One of the best ways to keep credit card payments as low as possible is to use a credit card with a low interest rate. In many cases, new credit card customers can get an interest rate of 0 percent for as many as 18 months after signing up. Those who have a large balance on a current credit card account may wish to transfer that balance and save money on their monthly payments. What are some situations when making a credit card balance transfer makes sense?
You Don’t Like Your Current Credit Card
If you think that you deserve a higher credit line, would like to take advantage of cash back rewards or simply don’t like your credit card anymore, it could be a good excuse to make a transfer. In the event that your new credit card comes with a higher balance, it could help your credit score as you are not using as much of your available credit.
Additionally, you could increase your credit score if your new credit line reduces your current debt balance to less than 30 percent of your total credit. For instance, if you owed $5,000 on a $5,500 credit line, you would have a credit card utilization rate of almost 100 percent. However, if you had a credit limit of $15,000, you would be closer to the 30 percent threshold that credit bureaus love when calculating your credit score.
When you switch to a new credit card, the company that you switch to may have better customer service. This can be important if you have to dispute a debt or accidentally make a late payment. In some cases, you will be hit with a large interest rate increase and late charge for making a payment even a few minutes late. However, other credit card companies may allow you to make one payment late without incurring any type of penalty. This can help your wallet now and your credit in the future by switching to a credit card company that allows for a late payment every so often.
The Promotional Period on Your Current Card is Almost Up
If the promotional period on your current credit card is almost up, it may be time to look for a new card that you can put that balance on. As long as you have good credit and a history of making timely payments, you should be able to roll your credit balances almost indefinitely. However, you may want to consider making a payment plan that you can stick to at some point as your debt may continue to rise over time. Credit card companies often increase the amount of credit available to those who make their payments on time, which could cause you to overextend yourself if you don’t budget properly.

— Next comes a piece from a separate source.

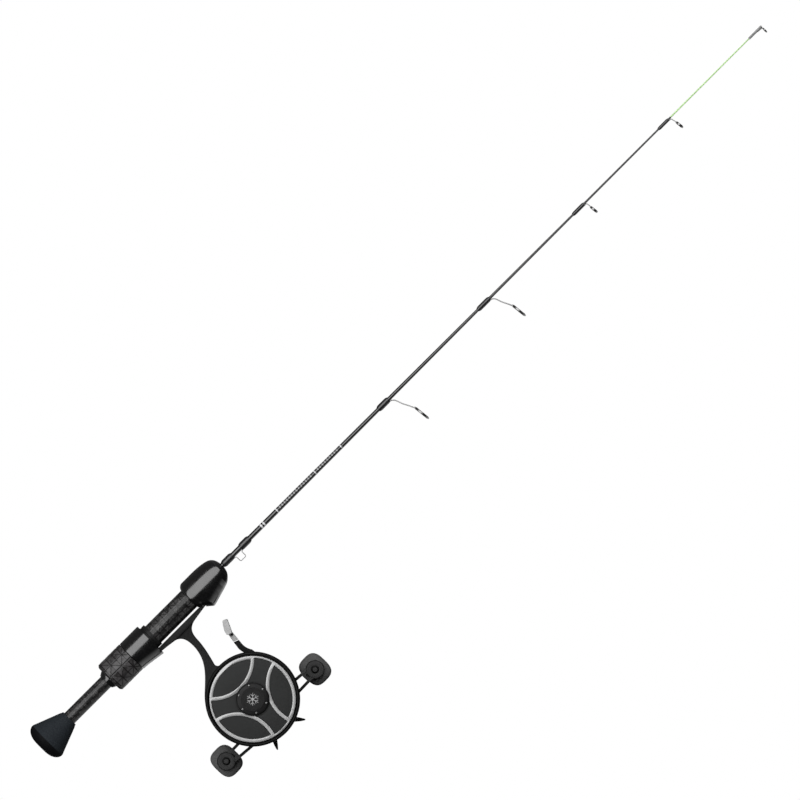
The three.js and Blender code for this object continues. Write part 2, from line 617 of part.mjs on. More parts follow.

You May Wish to Transfer All of Your Balances to One Card
Those who are thinking about consolidating their debt may wish to put all of their balances onto one card with a low interest rate. This can make it easier to keep track of your credit card debt as well as make only one monthly payment. When you only have to make one payment, it is a lot harder to forget to make that payment. It can also show you exactly how much debt you have to pay off. Seeing that you have $10,000 in total debt may make paying off that debt a higher priority as opposed to having $1,000 on one card, $1,400 on another and so on.

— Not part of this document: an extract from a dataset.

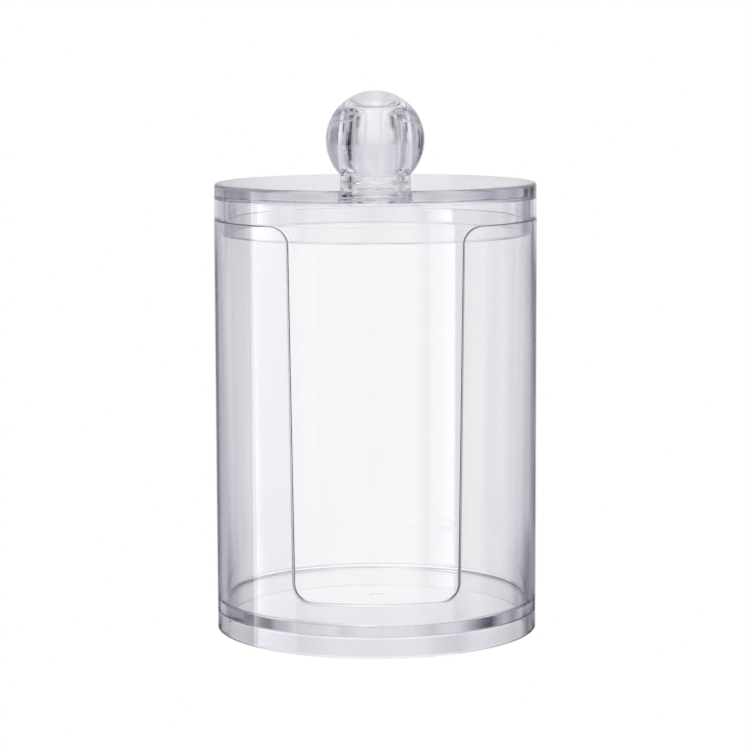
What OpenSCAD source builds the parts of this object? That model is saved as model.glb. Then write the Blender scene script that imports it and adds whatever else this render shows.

If you do consolidate all of your debt onto one card, do not cancel your existing cards. All this will do is hurt the average age of your credit, which could lower your score and ability to get additional credit in the future. For the most part, you can continue to keep those cards open with a $0 balance without running the risk of having your account closed. Anyone who is worried that they may use the money in the future may wish to cut up their credit cards or reduce the balance on those cards.

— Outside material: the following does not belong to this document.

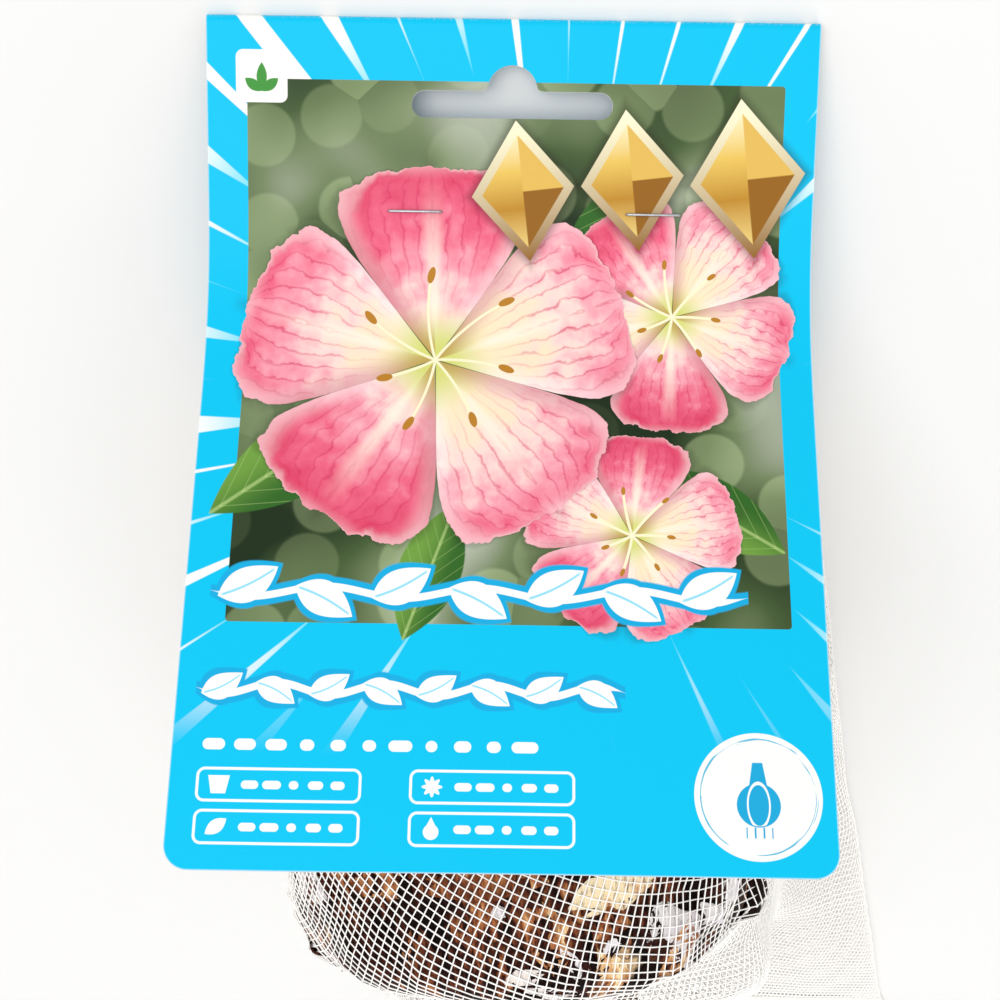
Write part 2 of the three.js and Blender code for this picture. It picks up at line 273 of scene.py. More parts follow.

Make a Transfer Whenever it Helps Your Finances
There is never a bad time to make a balance transfer if it fits into your financial profile. Lowering your interest rate and lowering your credit card payment is never a bad decision even if you don’t necessarily need to do it. If you find a card that offers perks that you can use now such as cash back on gas or groceries, it can put even more savings into your pocket. During the holiday season, it may not be a bad idea to get a card that offers 5 percent cash back on purchases that you were planning to make anyway. You should also consider transferring to a credit card that provides you with your FICO credit score. Doing so can help you track your credit while you get a better handle on your overall spending.
A credit card balance transfer can be a great way to keep your spending in check while helping you get a better handle on your debt. Additionally, most cards come with cash back or other perks that can further help you save money on the things that you buy each day. Therefore, there is never a bad time to search for and switch to any tool that helps you remain financially secure and financially independent.